Barry waits for the Ninja to finish showering. Courtesy of Sundancefilmfestival.org

A Ninja Star on Hollywood Boulevard?

By Tommy Tung

Steven Tsuchida doesn't spit back an answer right away. He takes a second to chew it over. When he does open his mouth to speak, the verbal ebullience is unstoppable: "Everyone in my film school generation was a huge David Fincher fan. Everyone was like, 'Fincher is the craziest [expletive] around,' and I think he is. I think 'Fight Club' will be recognized as some kind of masterpiece-misunderstood now-but a masterpiece ten years from now."

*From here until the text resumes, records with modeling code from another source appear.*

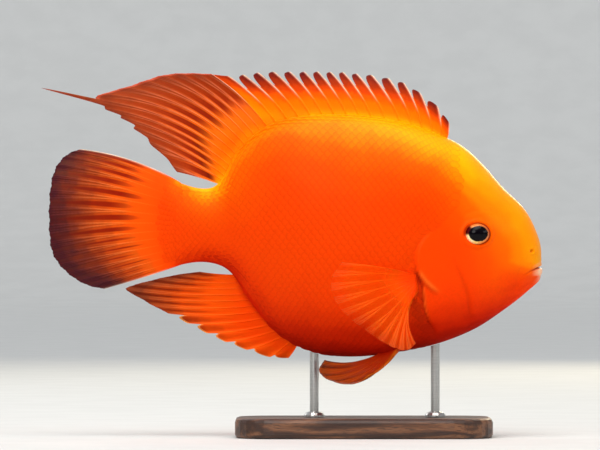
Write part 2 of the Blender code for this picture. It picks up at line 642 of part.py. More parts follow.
def pectoral_fin(name, way):
    """A breast fin, a cupped fan that stands out and back from the flank behind the gill cover."""
    tip_at = smooth_curve(PECTORAL_TIPS)
    columns, halves = [], []
    for place, reach, ridge in fin_places(len(PECTORAL_TIPS)):
        share = place / (len(PECTORAL_TIPS) - 1)
        root = bent_line(PECTORAL_ROOT, share)
        tip = root + (tip_at(place) - root) * reach
        start, flare = flank(*root) + GAP, between(PECTORAL_FLARE, share)
        bow = PECTORAL_BOW * (share - PECTORAL_STRAIGHT)
        column, half = [], []
        for j, (x, z) in enumerate(bowed(root, tip, bow, PECTORAL_ROWS)):
            v = j / PECTORAL_ROWS
            blade = start + flare * math.sin(math.pi / 2.0 * v) - PECTORAL_CUP * v * v
            column.append((x, way * max(blade, flank(x, z) + PECTORAL_CLEAR * min(1.0, 3.0 * v)), z))
            half.append(half_thickness(v, ridge, PECTORAL_FLESH))
        columns.append(column)
        halves.append(half)
    ways = facing(columns, Vector((0.0, way, 0.0)))
    for line in ways:
        line[0] = Vector((1.0, 0.0, 0.0))  # the root lies flat on the flank
    return fin_solid(name, columns, halves, ways)


def pelvic_fin(name, way):
    """A belly fin, swept back and out below the body."""
    tip_at = smooth_curve(PELVIC_TIPS)
    down = Vector((0.0, 0.0, -1.0))
    columns, halves = [], []
    for place, reach, ridge in fin_places(len(PELVIC_TIPS)):
        x, out = bent_line(PELVIC_ROOT, place / (len(PELVIC_TIPS) - 1))
        root = Vector((x, out, underside(x, out) - GAP))
        chord = Vector(tip_at(place)) - root
        column, half = [], []
        for j in range(PELVIC_ROWS + 1):
            v = j / PELVIC_ROWS * reach
            point = root + chord * v + down * chord.length * PELVIC_BOW * 4.0 * v * (1.0 - v)
            column.append((point.x, way * point.y, point.z))
            half.append(half_thickness(v, ridge, PELVIC_FLESH))
        columns.append(column)
        halves.append(half)
    ways = facing(columns, Vector((0.0, way, 0.0)))
    for line in ways:
        line[0] = Vector((0.0, way, 0.0))  # the root lies flat on the belly
    return fin_solid(name, columns, halves, ways)


def stand_base():
    """The stand's flat base, a board with round corners and a softened top edge."""
    outline = []
    half_long, half_wide = STAND_LENGTH / 2.0 - STAND_CORNER, STAND_WIDTH / 2.0 - STAND_CORNER
    for corner, (along, out) in enumerate(((1, 1), (-1, 1), (-1, -1), (1, -1))):
        for step in range(STAND_CORNER_STEPS + 1):
            angle = math.pi / 2.0 * (corner + step / STAND_CORNER_STEPS)
            outline.append((STAND_MIDDLE + along * half_long + STAND_CORNER * math.cos(angle),
                            out * half_wide + STAND_CORNER * math.sin(angle)))
    rings = [[(x, y, z) for x, y in outline] for z in (UNDERSIDE, UNDERSIDE + STAND_THICK)]
    base = new_object("stand_base", *lofted(rings))
    soften = base.modifiers.new("softened edge", "BEVEL")
    soften.width = STAND_BEVEL * MM
    soften.segments = 2
    soften.limit_method = "ANGLE"
    soften.angle_limit = math.radians(60.0)
    return base


def stand_rod(name, x):
    """A short rod with a turned foot, from the base up to the belly."""
    rings = []
    for radius, lift in ROD_FOOT + ((ROD_RADIUS, None),):
        ring = []
        for k in range(ROD_SIDES):
            angle = 2.0 * math.pi * k / ROD_SIDES
            px, py = x + radius * math.cos(angle), radius * math.sin(angle)
            if lift is None:
                level = underside(px, max(abs(py), RIDGE_HALF)) - GAP
            else:
                level = UNDERSIDE + STAND_THICK + GAP + lift
            ring.append((px, py, level))
        rings.append(ring)
    return new_object(name, *lofted(rings))


def finish(name, colour, roughness, metallic=0.0):
    """One plain material."""
    material = bpy.data.materials.new(name)
    material.use_nodes = True
    surface = material.node_tree.nodes["Principled BSDF"]
    surface.inputs["Base Color"].default_value = (*colour, 1.0)
    surface.inputs["Roughness"].default_value = roughness
    surface.inputs["Metallic"].default_value = metallic
    return material


def main():
    """The whole model, with its finishes."""
    for old in list(bpy.data.objects):
        bpy.data.objects.remove(old)
    parts = body_parts()
    eyes = make_eyes(parts["head"])
    covers = [gill_cover("gill_cover_right", -1.0), gill_cover("gill_cover_left", 1.0)]
    fins = dorsal_fins() + [anal_fin(), caudal_fin()]
    for side, way in (("right", -1.0), ("left", 1.0)):
        fins += [pectoral_fin("pectoral_fin_" + side, way), pelvic_fin("pelvic_fin_" + side, way)]
    stand = [stand_rod(name, x) for name, x in ROD_PLACES.items()]
    for objects, material in (
        (list(parts.values()) + covers, finish("scaled_skin", (0.95, 0.12, 0.01), 0.35)),
        (fins, finish("fin_membrane", (0.9, 0.13, 0.02), 0.4)),
        (eyes, finish("eye", (0.02, 0.01, 0.01), 0.08)),
        ([stand_base()], finish("dark_wood", (0.09, 0.045, 0.02), 0.45)),
        (stand, finish("brushed_steel", (0.6, 0.6, 0.6), 0.3, 1.0)),
    ):
        for obj in objects:
            obj.data.materials.clear()
            obj.data.materials.append(material)
            obj.data.shade_smooth()
            obj.data.set_sharp_from_angle(angle=math.radians(40.0))


main()
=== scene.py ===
# %% [markdown]
# # Dressing a still model of a blood parrot cichlid
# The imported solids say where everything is: the body in six parts, the fins, the eyes and a display stand.
# This lesson puts on them what makes a fish look alive: one skin without seams, a coat of scales, fins of
# thin skin between branching rays, and wet eyes. Lengths below are millimetres, in the drawing's own
# heights, until a mesh is made.

# %% Load the solids
import json
import math

import bpy
import numpy as np
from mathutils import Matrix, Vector

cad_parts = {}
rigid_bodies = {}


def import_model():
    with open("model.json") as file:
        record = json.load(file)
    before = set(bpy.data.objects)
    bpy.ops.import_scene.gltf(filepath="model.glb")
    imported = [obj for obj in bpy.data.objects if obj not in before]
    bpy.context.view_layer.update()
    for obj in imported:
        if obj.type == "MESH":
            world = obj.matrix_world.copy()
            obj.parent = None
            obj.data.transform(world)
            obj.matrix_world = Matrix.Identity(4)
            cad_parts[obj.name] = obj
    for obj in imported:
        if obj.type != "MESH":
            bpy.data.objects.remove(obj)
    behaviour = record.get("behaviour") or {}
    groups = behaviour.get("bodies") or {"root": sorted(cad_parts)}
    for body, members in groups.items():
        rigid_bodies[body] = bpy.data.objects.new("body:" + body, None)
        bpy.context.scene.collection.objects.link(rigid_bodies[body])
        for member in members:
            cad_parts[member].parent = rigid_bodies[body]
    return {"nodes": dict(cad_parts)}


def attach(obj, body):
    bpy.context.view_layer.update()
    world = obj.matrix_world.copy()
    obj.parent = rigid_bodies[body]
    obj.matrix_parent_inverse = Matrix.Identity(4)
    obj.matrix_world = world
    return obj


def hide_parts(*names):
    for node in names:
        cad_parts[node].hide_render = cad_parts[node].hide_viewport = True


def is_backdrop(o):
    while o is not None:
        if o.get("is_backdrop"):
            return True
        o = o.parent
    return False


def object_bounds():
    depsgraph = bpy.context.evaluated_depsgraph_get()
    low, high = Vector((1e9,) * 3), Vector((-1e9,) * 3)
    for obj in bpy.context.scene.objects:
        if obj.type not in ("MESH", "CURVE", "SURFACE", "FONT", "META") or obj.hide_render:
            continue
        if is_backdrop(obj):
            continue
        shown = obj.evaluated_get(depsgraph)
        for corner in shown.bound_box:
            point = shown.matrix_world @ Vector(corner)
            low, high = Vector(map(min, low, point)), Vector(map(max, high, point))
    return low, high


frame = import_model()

cad_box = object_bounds()
MM = 0.001
UNDERSIDE = 3.2  # the drawing's height of the stand's underside, which is 0 in the frame
print("nodes in the frame:", len(frame["nodes"]))


# %% [markdown]
# ## Helpers for colour and nodes
# Colours are written as a painter's hex values, which are sRGB. Blender's sockets are linear, so one
# function turns them. A second one adds a node with its settings and links in one line, so that a material
# reads as a list of what it is made of.

# %% Colour, node and material helpers
def paint(hex_colour):
    """A linear colour from an sRGB hex value."""
    parts = [int(hex_colour[i : i + 2], 16) / 255.0 for i in (0, 2, 4)]
    return (*[p / 12.92 if p <= 0.04045 else ((p + 0.055) / 1.055) ** 2.4 for p in parts], 1.0)


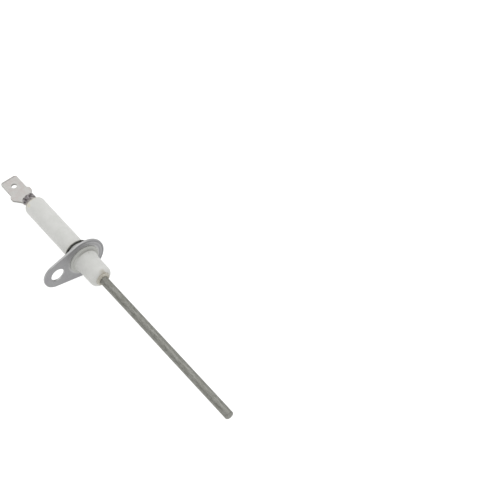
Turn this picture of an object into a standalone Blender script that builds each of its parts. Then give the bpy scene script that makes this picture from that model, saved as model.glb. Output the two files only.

Tsuchida being his carefree self. Courtesy of Filmmaker magazine

David Fincher is one of many illustrious filmmakers that Tsuchida will discuss with an emphatic f-word, a modifier I've come to understand as his highest form of praise. Although he's resolutely opinionated, his tone of voice never falls to the didactic dark side. He doesn't hide his amiability. He speaks freely as if there are no secrets between us and I could listen to his intelligent musings for hours, but alas, he's only got two to spare right now. In his West L.A. backyard, the shaggy 34-year-old filmmaker enjoys Parliament smokes and green tea while he devotes generous time to each of my curiosities about his future career, his present one as a TV commercial director, and his Japanese-Hawaiian identity.

"If you've got nothing to say, are you really making a film?"

Earlier this year, Tsuchida had tickled film festival audiences with his first short, "A Ninja Pays Half My Rent," a title as charmingly offbeat as the roommate situation. When Barry loses his roommate to a deadly grapefruit, a ninja moves in and the resulting comedy suspends disbelief by its underpants. Barry and N (his evolved nickname) communicate their personality differences over a plate of pancakes. On a lazy day, N plays with Lite-Brite while Barry decries the victimization of snakes on Animal Planet. Throw in a red ninja vying for the apartment space and these are five hilarious minutes you don't want to miss. Tsuchida's acuteness to quotidian existence humanizes the ninja, a legendary character we've been brainwashed by B-movies to think were just a bunch of esoteric assassins. This ninja does laundry like everybody else.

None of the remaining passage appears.